Development planners do better than the Almighty?

The Congo experience has left me an aid-sceptic. Too much harm and not enough good has come out of the outside 'well-meaning' involvement into affairs they do not take the time to understand. Furthermore, accountability of most NGO rests with donors far way from the place of action... and comprehension. Last but not least, Schumacher's argument on the general philosophy on aid should lead us to think in other ways about what we go out to work on as development practitioners.  He writes (in Small is beautiful):


"Could it be that the relative failure of aid, or at least our disappointment with the effectiveness of aid, has something to do with our materialist philosophy which makes us liable to overlook the most important preconditions of success, which are generally invisible? Or if we do not entirely overlook them, we tend to treat them just as we treat material things – things that can be planned and scheduled and purchased with money according to some all-comprehensive development plan.

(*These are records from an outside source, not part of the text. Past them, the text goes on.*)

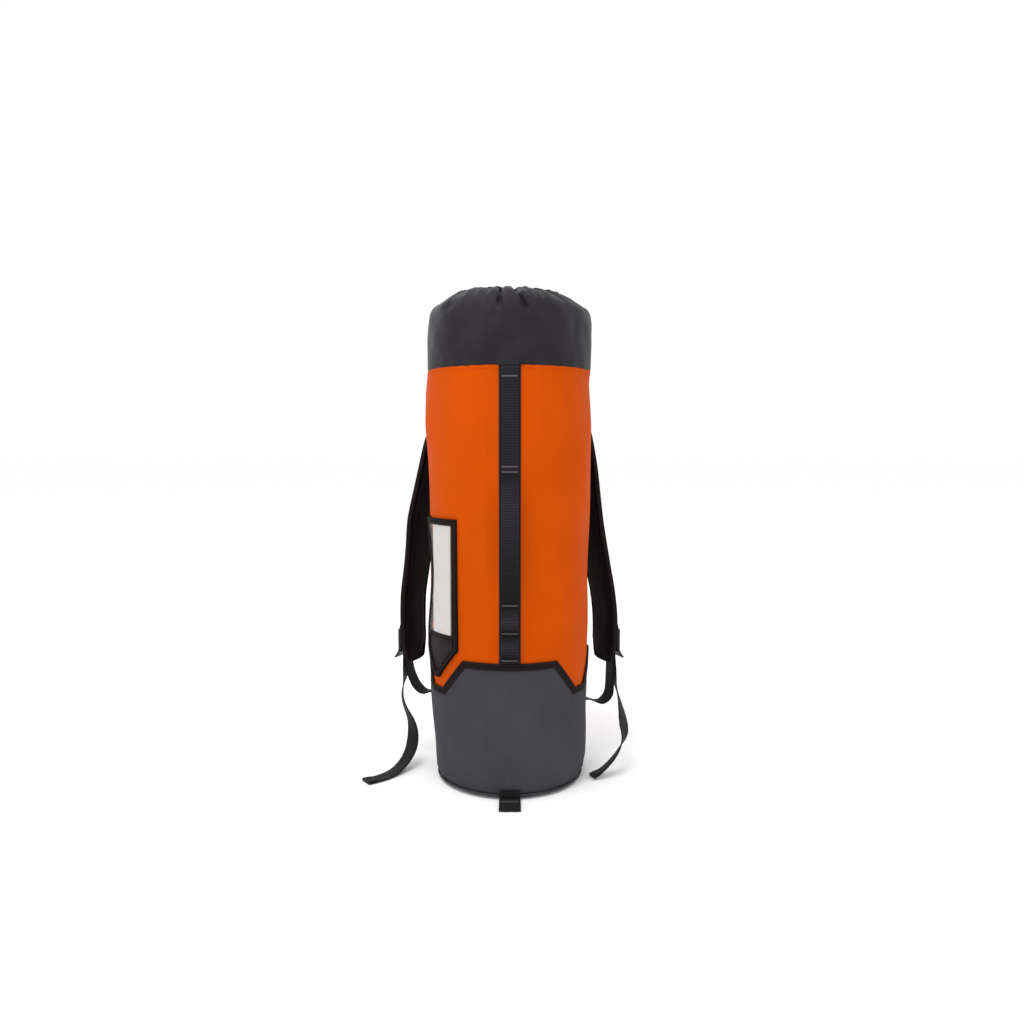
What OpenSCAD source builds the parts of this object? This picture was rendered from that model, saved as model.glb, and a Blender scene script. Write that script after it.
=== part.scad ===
// Rope storage bag: an upright round fabric bag with a zigzag base wrap, a drawcord
// skirt, a front webbing ladder, an ID pocket and two padded shoulder straps.
// Millimetres. Origin at the centre of the underside of the base, +Z up, front at -Y.

/* [Body] */
// Outside radius of the main tube at mid height
body_r = 99.5; // [98:0.5:101]
// Thickness of the coated fabric
wall = 1.2; // [0.8:0.1:1.4]
// Height of the seam between the tube and the top skirt
seam_z = 505; // [503:1:507]
// How far the tube bulges out under the top seam
bulge_r = 2.6; // [1:0.1:3]

/* [Base] */
// Thickness of the base disc
base_t = 1.6; // [1.2:0.1:2]
// Height of the upper flats of the zigzag edge
zig_top = 158; // [154:1:160]
// Height of the lower flats of the zigzag edge
zig_low = 120; // [112:1:126]
// Width of the binding that follows the zigzag edge
trim_w = 8.6; // [6:0.2:10]
// Length of the pull tab at the front of the base
tab_len = 30; // [20:1:40]

/* [Mouth] */
// Radius of the middle of the hem around the mouth
hem_r = 61; // [58:0.5:64]
// Height of the middle of the hem
hem_z = 594.5; // [593:0.5:596]
// Diameter of the drawcord
cord_d = 4; // [3:0.5:4]
// Width of the gap in the hem at the front
notch_w = 16; // [14:1:20]

/* [Front straps] */
// Width of the backing webbing
backing_w = 25; // [22:0.5:30]
// Width of the ladder webbing
ladder_w = 20; // [16:0.5:21]
// Thickness of the ladder webbing
ladder_t = 1.8; // [1.4:0.1:2]
// How far the carry handle stands away from its backing
handle_out = 15; // [10:0.5:20]
// How far the gear loops stand away from their backing
loop_out = 7.4; // [6.5:0.1:9]

/* [ID pocket] */
// Angle from the front to the middle of the pocket
pocket_az = 61; // [59:1:63]
// Width of the pocket, measured flat
pocket_w = 78; // [74:1:80]
// Height of the pocket's top edge
pocket_top = 328; // [320:1:340]
// Width of the card
card_w = 38.6; // [36:0.2:39]
// Height of the card
card_h = 134; // [120:1:134]

/* [Shoulder straps] */
// Width of a shoulder pad
pad_w = 54; // [48:1:56]
// Thickness of a shoulder pad
pad_t = 12; // [10:0.5:12]
// Width of the adjusting webbing
web_w = 20; // [18:0.5:20.5]
// Thickness of the adjusting webbing
web_t = 1.6; // [1.2:0.1:1.6]

/* [Hidden] */
$fn = 96;

orange = [0.87, 0.32, 0.03];
grey = [0.29, 0.28, 0.29];
skirt_grey = [0.21, 0.20, 0.21];
black = [0.10, 0.09, 0.10];
web_grey = [0.16, 0.15, 0.16];

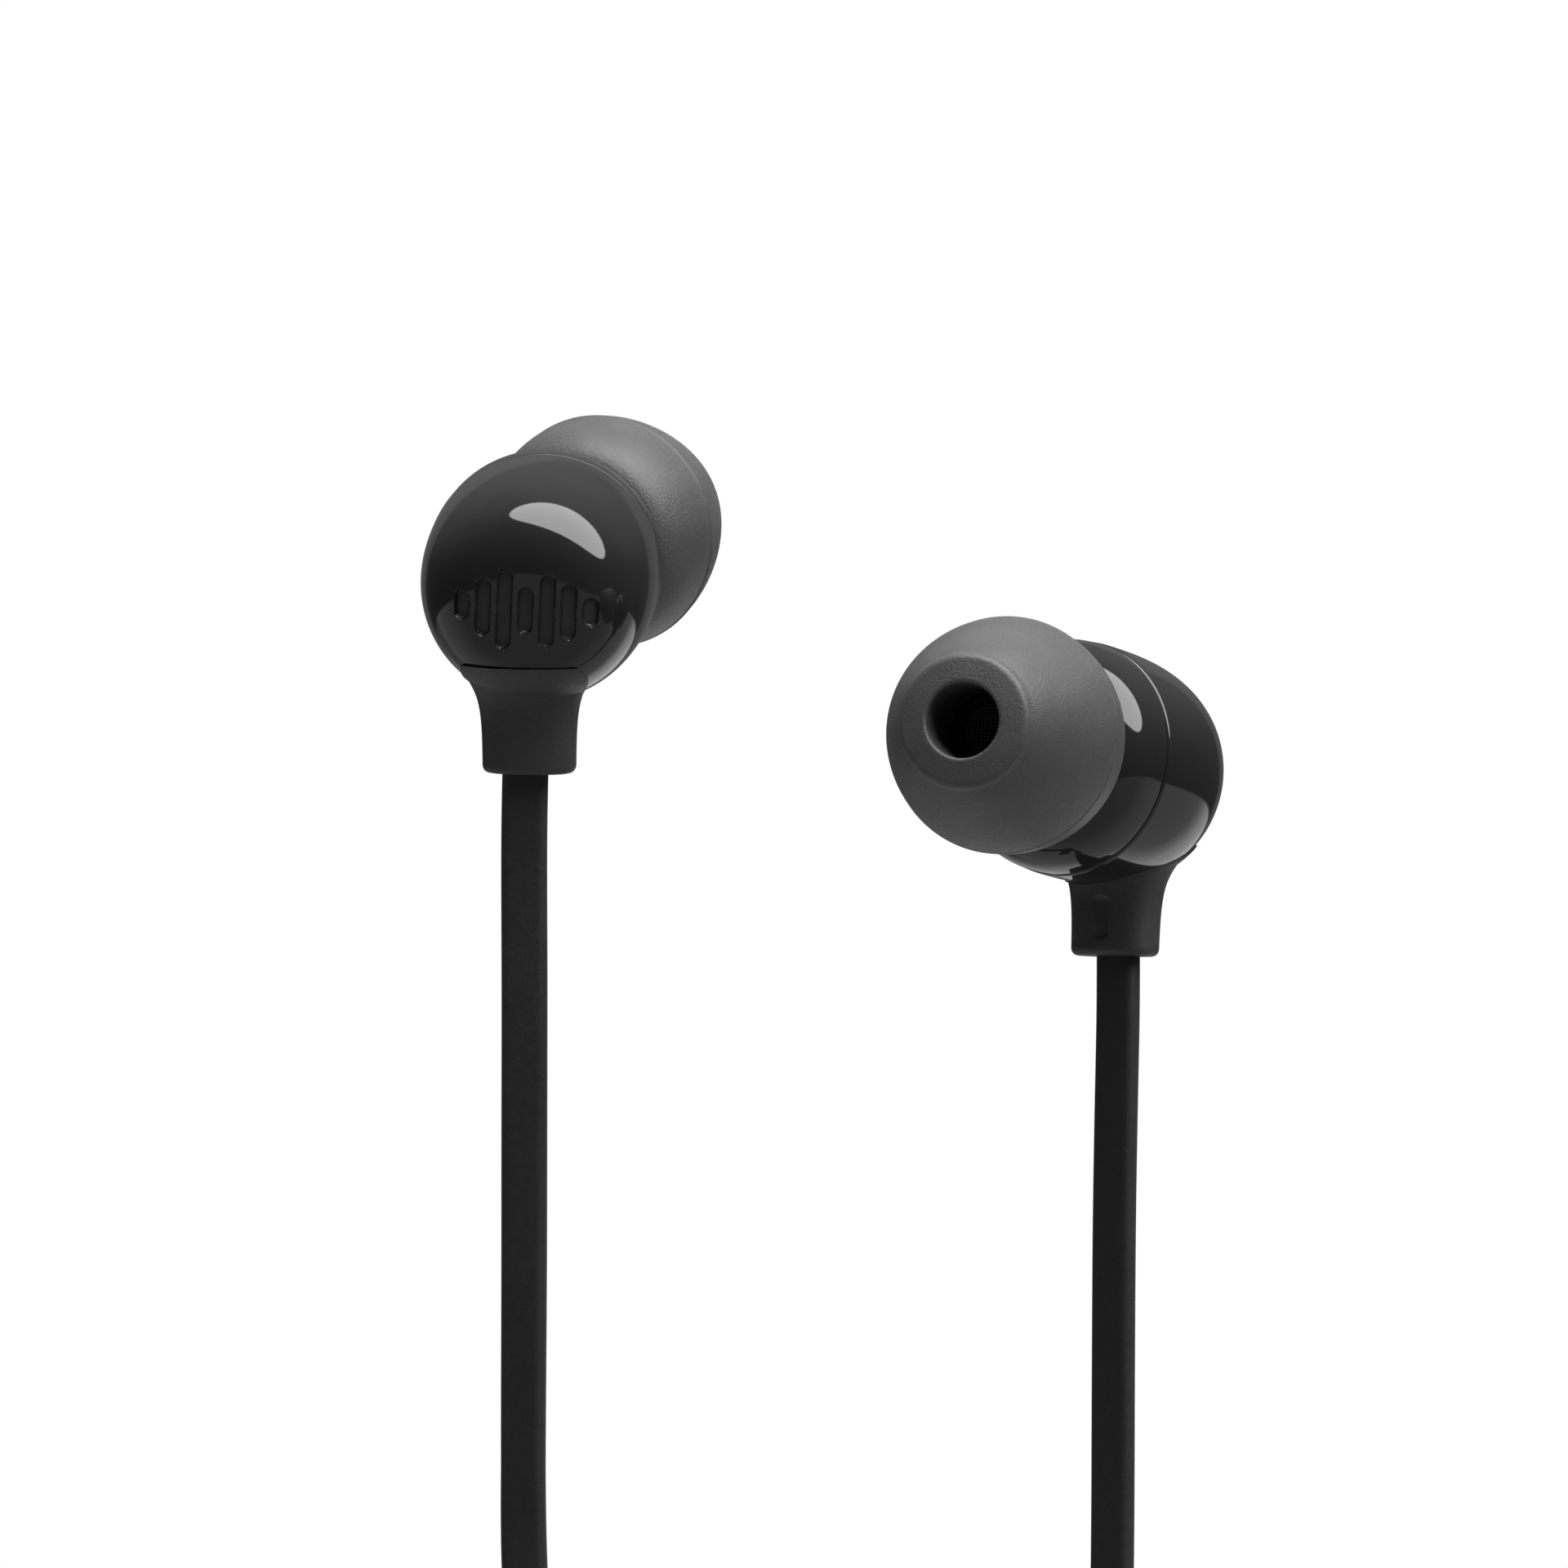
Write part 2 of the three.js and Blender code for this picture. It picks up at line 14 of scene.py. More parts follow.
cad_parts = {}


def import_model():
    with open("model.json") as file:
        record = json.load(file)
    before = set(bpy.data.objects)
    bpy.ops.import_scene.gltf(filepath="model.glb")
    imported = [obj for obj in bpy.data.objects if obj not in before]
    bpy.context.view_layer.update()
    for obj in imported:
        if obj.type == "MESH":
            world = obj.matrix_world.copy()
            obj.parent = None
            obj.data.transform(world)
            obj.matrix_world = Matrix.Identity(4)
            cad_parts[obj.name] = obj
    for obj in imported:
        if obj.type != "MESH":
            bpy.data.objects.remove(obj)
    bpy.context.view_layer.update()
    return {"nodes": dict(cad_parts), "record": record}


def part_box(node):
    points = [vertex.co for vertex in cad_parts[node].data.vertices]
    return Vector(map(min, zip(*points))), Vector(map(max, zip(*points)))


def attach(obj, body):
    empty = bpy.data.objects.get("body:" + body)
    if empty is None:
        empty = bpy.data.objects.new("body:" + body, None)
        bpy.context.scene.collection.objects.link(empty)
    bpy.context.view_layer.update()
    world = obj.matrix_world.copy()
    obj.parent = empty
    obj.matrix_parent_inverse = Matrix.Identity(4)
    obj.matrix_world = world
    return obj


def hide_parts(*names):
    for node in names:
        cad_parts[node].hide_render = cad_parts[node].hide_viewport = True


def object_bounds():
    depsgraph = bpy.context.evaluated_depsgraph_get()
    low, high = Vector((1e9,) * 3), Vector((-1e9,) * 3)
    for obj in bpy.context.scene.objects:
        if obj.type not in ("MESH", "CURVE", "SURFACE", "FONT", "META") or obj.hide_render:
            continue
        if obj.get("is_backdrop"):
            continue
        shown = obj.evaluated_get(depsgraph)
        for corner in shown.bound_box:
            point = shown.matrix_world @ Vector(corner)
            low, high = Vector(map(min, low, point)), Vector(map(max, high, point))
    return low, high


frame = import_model()
scene = bpy.context.scene
MM = 0.001

# ---- driving dimensions: the CAD's, but for slimmer reliefs and a thicker remote wall ----
HOUSING_RADIUS = 6.2  # at the seam between the two shells
REAR_DEPTH = 8.9
REAR_POWER = 3.1  # how square the rear dome is
FRONT_DEPTH = 4.5
FRONT_POWER = 2.6
WALL = 0.9
HOUSING_PITCH = 6.3  # degrees that the housing's axis rises towards the nozzle
NOZZLE_YAW = 17  # degrees that the nozzle turns towards the ear canal
NOZZLE_RISE = 2.2
NOZZLE_START = (0, 0.74, 0.22)
NOZZLE_LENGTH = 12.1
NOZZLE_RADIUS = 2.4
NOZZLE_BORE = 1.6
NECK_FOOT = 4.1
NECK_RADIUS = 3.3
NECK_END = 7.2
BARB_BACK = 1.8  # from the nozzle's end to the rear of its barb
BARB_RISE = 0.3
TIP_AT = 5.45  # from the seam plane to the tip's rear mouth, along the nozzle
TIP_RADIUS = 6.15
TIP_LINE = 4.4  # from the rear mouth to the parting line
TIP_LENGTH = 11.9
TIP_FLANK = 6.9  # from the parting line to the end of the domed flank
TIP_FRONT = 3.5  # radius where the flat front face starts
TIP_MOUTH = 4.3
TIP_SKIN = 0.65
TIP_HOLE = 1.95
SLEEVE_RADIUS = 2.8
SLEEVE_FROM = 3.05
SLEEVE_TO = 7.2
TIP_ASKEW = {"left": 0, "right": -1.5}  # degrees that a tip sits off its nozzle's axis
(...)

In other words, we tend to think of development, not in terms of evolution, but in terms of creation.
                Our scientists incessantly tell us with the utmost assurance that everything around us has evolved by small mutations sieved out through natural selection. Even the Almighty is not credited with having been able to create anything complex.
Every complexity, we are told, is the result of evolution. Our development planners seem to think that they can do better than the Almighty, that they can create the most complex things at one throw by a process called planning, letting Athene spring, not out of the head of Zeus, but out of nothingness, fully armed, resplendent, and viable."

Lesson #1 - Development takes time .... and more than a log-frame.